◆ Task directions:
Write out exactly the lines that run from the line containing "Recreate this object" through the line containing "# The model's"; both end lines belong to the answer.

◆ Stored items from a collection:
——————

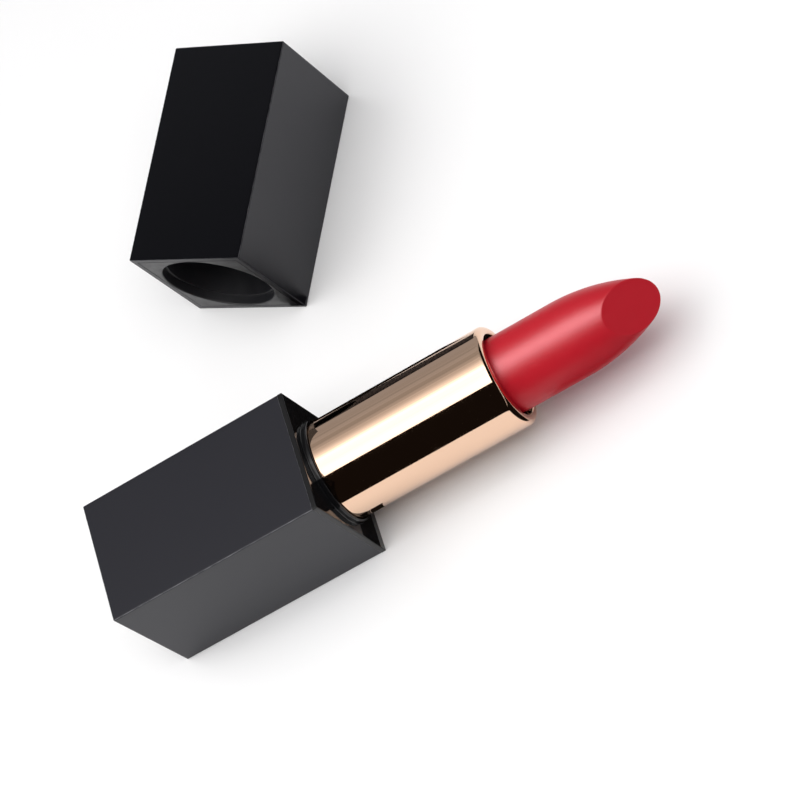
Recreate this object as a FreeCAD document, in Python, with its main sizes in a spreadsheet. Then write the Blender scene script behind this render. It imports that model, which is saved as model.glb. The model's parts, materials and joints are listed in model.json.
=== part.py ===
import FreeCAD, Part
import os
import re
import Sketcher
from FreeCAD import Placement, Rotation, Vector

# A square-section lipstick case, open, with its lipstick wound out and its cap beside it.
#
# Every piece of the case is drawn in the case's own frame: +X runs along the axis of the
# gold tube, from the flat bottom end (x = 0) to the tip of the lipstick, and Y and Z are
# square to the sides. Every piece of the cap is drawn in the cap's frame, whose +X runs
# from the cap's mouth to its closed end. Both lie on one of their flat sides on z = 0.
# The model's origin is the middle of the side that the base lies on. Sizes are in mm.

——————

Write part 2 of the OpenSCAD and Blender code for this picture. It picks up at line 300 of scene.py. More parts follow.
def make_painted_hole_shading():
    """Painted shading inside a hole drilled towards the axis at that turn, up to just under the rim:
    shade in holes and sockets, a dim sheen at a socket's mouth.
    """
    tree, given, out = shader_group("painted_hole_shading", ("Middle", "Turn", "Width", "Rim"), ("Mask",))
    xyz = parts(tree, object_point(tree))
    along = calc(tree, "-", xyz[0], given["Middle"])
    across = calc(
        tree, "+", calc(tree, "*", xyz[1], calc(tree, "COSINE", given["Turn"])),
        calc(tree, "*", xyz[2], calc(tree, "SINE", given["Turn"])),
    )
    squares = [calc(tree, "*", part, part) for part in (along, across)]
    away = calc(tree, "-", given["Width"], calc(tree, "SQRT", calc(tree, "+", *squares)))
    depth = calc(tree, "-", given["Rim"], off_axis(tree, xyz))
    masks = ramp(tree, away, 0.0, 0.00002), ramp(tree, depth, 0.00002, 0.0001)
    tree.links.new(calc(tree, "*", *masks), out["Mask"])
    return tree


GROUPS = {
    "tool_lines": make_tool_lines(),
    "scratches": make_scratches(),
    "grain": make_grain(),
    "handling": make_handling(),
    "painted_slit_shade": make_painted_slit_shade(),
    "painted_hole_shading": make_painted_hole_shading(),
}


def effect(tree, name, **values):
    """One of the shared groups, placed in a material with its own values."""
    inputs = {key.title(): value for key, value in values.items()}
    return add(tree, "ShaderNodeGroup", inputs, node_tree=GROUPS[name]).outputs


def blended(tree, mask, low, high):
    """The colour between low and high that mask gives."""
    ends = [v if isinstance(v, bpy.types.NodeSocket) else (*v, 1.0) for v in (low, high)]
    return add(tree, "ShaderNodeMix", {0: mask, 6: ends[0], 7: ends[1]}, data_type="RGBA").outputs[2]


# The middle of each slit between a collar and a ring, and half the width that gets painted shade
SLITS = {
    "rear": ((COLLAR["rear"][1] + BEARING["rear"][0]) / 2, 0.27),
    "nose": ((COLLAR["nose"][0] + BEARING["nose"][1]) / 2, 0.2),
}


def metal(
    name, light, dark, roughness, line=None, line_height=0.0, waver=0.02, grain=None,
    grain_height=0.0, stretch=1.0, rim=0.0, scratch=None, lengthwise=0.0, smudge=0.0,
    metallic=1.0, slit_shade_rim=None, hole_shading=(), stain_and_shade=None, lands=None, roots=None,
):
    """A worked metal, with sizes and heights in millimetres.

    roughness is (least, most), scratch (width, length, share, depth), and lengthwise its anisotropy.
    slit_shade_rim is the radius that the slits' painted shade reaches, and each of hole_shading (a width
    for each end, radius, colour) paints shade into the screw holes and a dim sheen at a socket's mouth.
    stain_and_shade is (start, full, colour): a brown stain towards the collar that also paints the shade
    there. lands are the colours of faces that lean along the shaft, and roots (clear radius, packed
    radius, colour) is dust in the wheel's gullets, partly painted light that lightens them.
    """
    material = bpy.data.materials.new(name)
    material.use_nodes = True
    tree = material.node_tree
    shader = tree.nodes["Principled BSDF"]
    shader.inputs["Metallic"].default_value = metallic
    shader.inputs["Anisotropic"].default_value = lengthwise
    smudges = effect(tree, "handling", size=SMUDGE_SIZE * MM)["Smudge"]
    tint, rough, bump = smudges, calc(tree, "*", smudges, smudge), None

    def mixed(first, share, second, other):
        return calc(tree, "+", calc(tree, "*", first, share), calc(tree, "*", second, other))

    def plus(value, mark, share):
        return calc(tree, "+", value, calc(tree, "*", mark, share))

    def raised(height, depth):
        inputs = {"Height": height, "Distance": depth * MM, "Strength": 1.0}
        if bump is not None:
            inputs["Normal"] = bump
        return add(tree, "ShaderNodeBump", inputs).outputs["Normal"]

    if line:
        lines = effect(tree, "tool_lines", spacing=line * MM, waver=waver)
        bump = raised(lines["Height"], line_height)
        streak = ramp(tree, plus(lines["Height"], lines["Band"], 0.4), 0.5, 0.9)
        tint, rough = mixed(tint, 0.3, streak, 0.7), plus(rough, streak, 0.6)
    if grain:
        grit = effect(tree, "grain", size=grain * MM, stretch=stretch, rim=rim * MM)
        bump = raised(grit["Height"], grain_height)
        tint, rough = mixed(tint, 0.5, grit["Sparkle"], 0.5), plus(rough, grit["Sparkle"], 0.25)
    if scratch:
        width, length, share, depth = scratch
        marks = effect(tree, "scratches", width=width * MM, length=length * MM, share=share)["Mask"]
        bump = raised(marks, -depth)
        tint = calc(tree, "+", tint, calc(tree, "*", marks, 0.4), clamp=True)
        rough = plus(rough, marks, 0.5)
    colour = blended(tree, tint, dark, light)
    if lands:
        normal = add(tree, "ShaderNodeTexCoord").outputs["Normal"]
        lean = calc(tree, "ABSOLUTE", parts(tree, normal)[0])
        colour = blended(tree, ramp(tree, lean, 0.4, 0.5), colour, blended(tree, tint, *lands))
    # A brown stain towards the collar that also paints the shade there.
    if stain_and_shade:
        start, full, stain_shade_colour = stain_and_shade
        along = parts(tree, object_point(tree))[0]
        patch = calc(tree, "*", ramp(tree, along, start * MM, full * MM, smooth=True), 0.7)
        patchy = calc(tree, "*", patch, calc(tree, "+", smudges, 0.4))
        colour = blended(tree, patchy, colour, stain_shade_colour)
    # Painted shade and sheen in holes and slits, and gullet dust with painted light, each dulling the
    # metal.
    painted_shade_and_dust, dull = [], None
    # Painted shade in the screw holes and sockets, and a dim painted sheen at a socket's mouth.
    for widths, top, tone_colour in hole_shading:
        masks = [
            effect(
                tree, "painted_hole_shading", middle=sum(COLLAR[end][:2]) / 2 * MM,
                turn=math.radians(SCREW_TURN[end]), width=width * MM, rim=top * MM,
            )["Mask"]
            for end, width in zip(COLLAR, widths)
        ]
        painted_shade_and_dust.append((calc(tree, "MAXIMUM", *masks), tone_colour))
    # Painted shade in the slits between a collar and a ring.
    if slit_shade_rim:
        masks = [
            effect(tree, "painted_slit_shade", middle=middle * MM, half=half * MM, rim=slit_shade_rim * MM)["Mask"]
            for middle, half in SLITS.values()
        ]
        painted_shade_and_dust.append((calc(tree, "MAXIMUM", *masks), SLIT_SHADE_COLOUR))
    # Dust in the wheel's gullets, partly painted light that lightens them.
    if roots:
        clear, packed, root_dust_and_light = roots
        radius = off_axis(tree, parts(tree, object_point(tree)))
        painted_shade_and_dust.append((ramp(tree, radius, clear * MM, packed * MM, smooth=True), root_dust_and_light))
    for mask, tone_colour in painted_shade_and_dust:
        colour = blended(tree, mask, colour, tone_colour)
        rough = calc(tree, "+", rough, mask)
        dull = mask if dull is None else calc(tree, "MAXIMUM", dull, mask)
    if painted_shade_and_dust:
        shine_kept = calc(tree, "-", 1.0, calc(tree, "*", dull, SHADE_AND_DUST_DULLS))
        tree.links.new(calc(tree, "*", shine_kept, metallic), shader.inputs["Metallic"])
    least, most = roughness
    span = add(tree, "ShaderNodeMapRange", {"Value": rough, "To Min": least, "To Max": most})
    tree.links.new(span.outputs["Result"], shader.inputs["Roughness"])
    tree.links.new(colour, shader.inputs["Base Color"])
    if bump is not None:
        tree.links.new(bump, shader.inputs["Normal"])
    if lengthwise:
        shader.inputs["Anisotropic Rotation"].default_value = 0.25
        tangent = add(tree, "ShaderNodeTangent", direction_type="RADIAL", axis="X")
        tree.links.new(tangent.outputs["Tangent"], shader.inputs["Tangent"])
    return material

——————

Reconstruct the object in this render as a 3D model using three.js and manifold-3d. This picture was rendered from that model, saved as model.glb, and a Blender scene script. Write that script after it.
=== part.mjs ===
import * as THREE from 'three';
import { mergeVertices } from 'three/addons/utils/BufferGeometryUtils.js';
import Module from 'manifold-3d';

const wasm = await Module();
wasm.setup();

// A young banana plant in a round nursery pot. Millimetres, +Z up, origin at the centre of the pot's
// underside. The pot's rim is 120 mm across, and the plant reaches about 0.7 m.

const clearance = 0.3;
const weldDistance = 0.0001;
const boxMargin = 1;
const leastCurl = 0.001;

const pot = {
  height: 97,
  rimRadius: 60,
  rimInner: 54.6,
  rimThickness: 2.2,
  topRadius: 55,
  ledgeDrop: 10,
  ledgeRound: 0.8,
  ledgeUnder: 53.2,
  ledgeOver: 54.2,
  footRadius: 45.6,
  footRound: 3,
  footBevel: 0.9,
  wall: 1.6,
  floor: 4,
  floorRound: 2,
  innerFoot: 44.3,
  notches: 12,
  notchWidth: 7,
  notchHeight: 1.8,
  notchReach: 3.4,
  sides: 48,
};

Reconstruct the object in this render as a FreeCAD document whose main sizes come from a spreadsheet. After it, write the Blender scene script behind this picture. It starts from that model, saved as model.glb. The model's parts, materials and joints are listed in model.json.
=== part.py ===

——————

◆ Correct result:
Recreate this object as a FreeCAD document, in Python, with its main sizes in a spreadsheet. Then write the Blender scene script behind this render. It imports that model, which is saved as model.glb. The model's parts, materials and joints are listed in model.json.
=== part.py ===
import FreeCAD, Part
import os
import re
import Sketcher
from FreeCAD import Placement, Rotation, Vector

# A square-section lipstick case, open, with its lipstick wound out and its cap beside it.
#
# Every piece of the case is drawn in the case's own frame: +X runs along the axis of the
# gold tube, from the flat bottom end (x = 0) to the tip of the lipstick, and Y and Z are
# square to the sides. Every piece of the cap is drawn in the cap's frame, whose +X runs
# from the cap's mouth to its closed end. Both lie on one of their flat sides on z = 0.
# The model's origin is the middle of the side that the base lies on. Sizes are in mm.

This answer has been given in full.